Une semaine après les émeutes qui ont secoué Kinshasa, la situation politique au Zaïre est loin d’être rassurante car elle s’inscrit dans le schéma désormais classique qui relie les régimes totalitaires à parti unique et les explosions populaires. Dans ce type de scénario, le président est toujours obligé de manœuvrer afin de préserver son pouvoir. Les astuces sont nombreuses qui consistent par exemple à proclamer le multipartisme ou à décréter la démocratie. Mais la manœuvre la plus savante est celle de nommer une personnalité de l’opposition au poste de Premier ministre et d’essayer par là même de focaliser l’attention du peuple sur lui.
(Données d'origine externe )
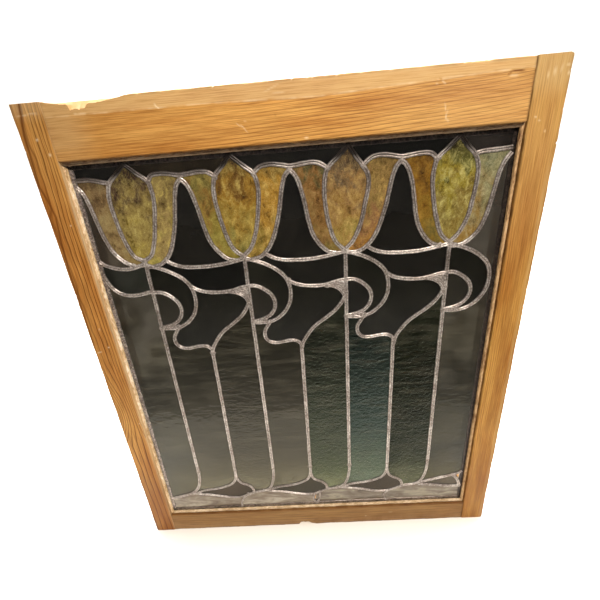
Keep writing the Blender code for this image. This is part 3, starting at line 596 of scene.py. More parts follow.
LEFT_EDGE = (
    ((-66.0, 18.4), (-56.5, 18.1), (-48.5, 18.2), (-39.5, 19.8), (-31.5, 21.8), (-22.5, 24.0)),
    ((-66.0, 27.0), (-62.5, 31.0), (-59.0, 38.0), (-56.5, 48.0), (-54.6, 60.0), (-52.0, 79.0),
     (-48.6, 96.0), (-44.6, 109.0), (-40.0, 118.0), (-34.8, 125.3), (-27.5, 132.0),
     (-18.0, 137.2)),
    ((-66.0, 127.6), (-61.0, 132.0), (-53.5, 135.9), (-44.7, 139.1), (-34.7, 140.9),
     (-24.7, 140.9), (-14.7, 139.1), (-7.0, 136.9), (0.0, 136.0)),
    ((-66.0, 148.5), (-64.3, 155.8), (-61.6, 162.8), (-57.2, 170.3), (-51.0, 175.9),
     (-43.5, 179.7), (-33.5, 181.6), (-23.5, 181.6), (-14.7, 180.3), (-6.0, 178.6),
     (0.0, 178.2)),
    ((-66.0, 614.6), (-61.0, 611.3), (-51.0, 608.2), (-41.0, 605.7), (-31.0, 602.8),
     (-23.5, 600.0), (-16.0, 595.6), (-10.0, 589.0), (-5.8, 581.0), (-2.8, 571.0),
     (-0.5, 558.0), (0.0, STEM_END)),
)
RIGHT_EDGE = (
    ((23.5, 24.6), (29.4, 23.1), (36.4, 22.6), (46.4, 22.2), (56.4, 21.8), (66.7, 21.2)),
    ((66.7, 26.8), (62.0, 33.0), (58.2, 39.5), (55.0, 49.0), (53.2, 59.0), (50.0, 79.0),
     (47.3, 94.0), (44.6, 105.0), (40.8, 115.5), (35.8, 124.5), (29.0, 132.0),
     (19.5, 138.6), (9.5, 141.0), (0.0, 140.5)),
    ((-12.6, 601.3), (-5.6, 597.0), (4.4, 594.2), (14.4, 591.3), (26.9, 588.2), (36.9, 585.7),
     (44.4, 583.8), (53.2, 581.6), (60.4, 578.3), (66.7, 573.5)),
    ((-13.0, 602.6), (-3.0, 603.8), (6.8, 605.1), (16.4, 606.2), (26.9, 608.2), (39.4, 610.7),
     (51.9, 611.5), (66.7, 612.4)),
    ((50.0, 582.6), (56.6, 589.8), (61.5, 598.8), (64.8, 610.0)),
)

cames = {"petal_leads": [], "scroll_leads": [], "stem_leads": [], "foot_leads": []}


def lay(group, stem, points, width=CAME):
    """Notes one came of the cartoon, its points relative to a stem."""
    cames[group].append((np.array(points, float) + (stem, 0), width))


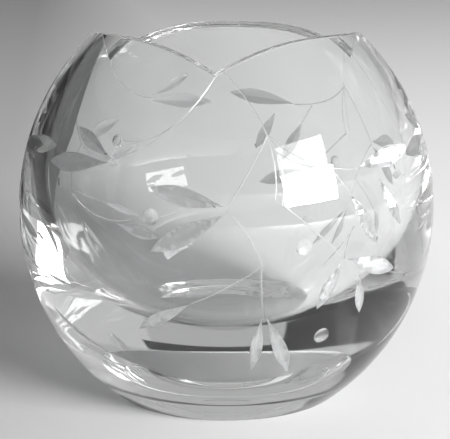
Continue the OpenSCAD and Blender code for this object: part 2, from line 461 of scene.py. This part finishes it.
def add_grain(material, shader, fine, broad, depth, roughness):
    """Puts a bump that many metres deep on a material, and makes a roughness between two values."""
    nodes, links = material.node_tree.nodes, material.node_tree.links
    grain = nodes.new("ShaderNodeGroup")
    grain.node_tree = surface_grain
    grain.inputs["Fine per metre"].default_value = fine
    grain.inputs["Broad per metre"].default_value = broad
    bump = nodes.new("ShaderNodeBump")
    bump.inputs["Distance"].default_value = depth
    links.new(grain.outputs["Height"], bump.inputs["Height"])
    links.new(bump.outputs["Normal"], shader.inputs["Normal"])
    spread = nodes.new("ShaderNodeMapRange")
    spread.inputs["To Min"].default_value, spread.inputs["To Max"].default_value = roughness
    links.new(grain.outputs["Mask"], spread.inputs["Value"])
    return spread


print("refraction of the crystal:", CRYSTAL_IOR)

# %% Clear crystal, with a rubbed foot ring
CLEAR_COLOUR = (0.985, 0.99, 0.99, 1)
WAVES_PER_METRE = 22
WAVE_DEPTH = 0.00002
SCUFFS_PER_METRE = 900
RUBBED_BELOW = 0.0004
RUBBED_ROUGHNESS = (0, 0.05)

clear_crystal, shader = new_material("clear_crystal")
shader.inputs["Base Color"].default_value = CLEAR_COLOUR
shader.inputs["Transmission Weight"].default_value = 1
scuffs = add_grain(clear_crystal, shader, WAVES_PER_METRE, SCUFFS_PER_METRE, WAVE_DEPTH, RUBBED_ROUGHNESS)
nodes, links = clear_crystal.node_tree.nodes, clear_crystal.node_tree.links
place = nodes.new("ShaderNodeTexCoord")
axes = nodes.new("ShaderNodeSeparateXYZ")
on_foot = nodes.new("ShaderNodeMath")
on_foot.operation = "LESS_THAN"
on_foot.inputs[1].default_value = RUBBED_BELOW
dull = nodes.new("ShaderNodeMath")
dull.operation = "MULTIPLY"
links.new(place.outputs["Object"], axes.inputs["Vector"])
links.new(axes.outputs["Z"], on_foot.inputs[0])
links.new(on_foot.outputs["Value"], dull.inputs[0])
links.new(scuffs.outputs["Result"], dull.inputs[1])
links.new(dull.outputs["Value"], shader.inputs["Roughness"])
print("rubbed below", RUBBED_BELOW / MM, "mm")

# %% Ground crystal: matt leaves, and smoother stems and berries
GROUND_COLOUR = (0.96, 0.96, 0.96, 1)


def ground_crystal(name, transmission, grain_depth, roughness):
    """Crystal that a wheel has ground: rough, grainy and partly see-through."""
    material, shader = new_material(name)
    shader.inputs["Base Color"].default_value = GROUND_COLOUR
    shader.inputs["Transmission Weight"].default_value = transmission
    frost = add_grain(material, shader, GRAIN_PER_METRE, PATCHES_PER_METRE, grain_depth, roughness)
    material.node_tree.links.new(frost.outputs["Result"], shader.inputs["Roughness"])
    return material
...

Il semble que c’est la stratégie adoptée par le président Mobutu, stratégie qui pourrait tout de même s’avérer ne pas être payante car si ce dernier semble enfin avoir repris le contrôle de ses troupes – qui ont largement contribué au pillage de la capitale, il n’en demeure pas moins que sa position devient plus inconfortable. La nomination d’Étienne Tshisekedi, président de l’Union pour la démocratie et le progrès social (UDPS) et considéré comme étant l’un des plus durs adversaires du maréchal, est la première grande concession apportée par ce dernier à l’opposition depuis l’instauration du multipartisme au Zaïre. Ce geste, ajouté au limogeage du chef de l’état-major des armées, pourtant proche de Mobutu, ne devrait pas suffire à lui sauver la mise. Une économie exsangue, des richesses pillées par les multinationales, une capitale dévastée et, surtout, un mécontentement général de la population, sont autant de points d’ombre qui risquent de faire échec à la stratégie du président.

Le problème est clair. Il faut à tout prix que le gouvernement d’Étienne Tshisekedi soit en place avant toutes nouvelles émeutes. La cherté de la vie, l’inflation galopante peuvent prendre de vitesse le maréchal Mobutu, de même que le fait que la constitution du gouvernement risque d’être longue car si l’investiture du nouveau premier ministre devant les députés du parti unique ne devrait pas poser trop de problèmes, il pourrait en être autrement concernant la nomination des ministres avec tout ce que cela peut provoquer comme luttes de clans et d’influences. Une course contre la montre avec un lourd handicap pour un homme qui a régné sans partage sur le Zaïre depuis près de vingt-cinq ans.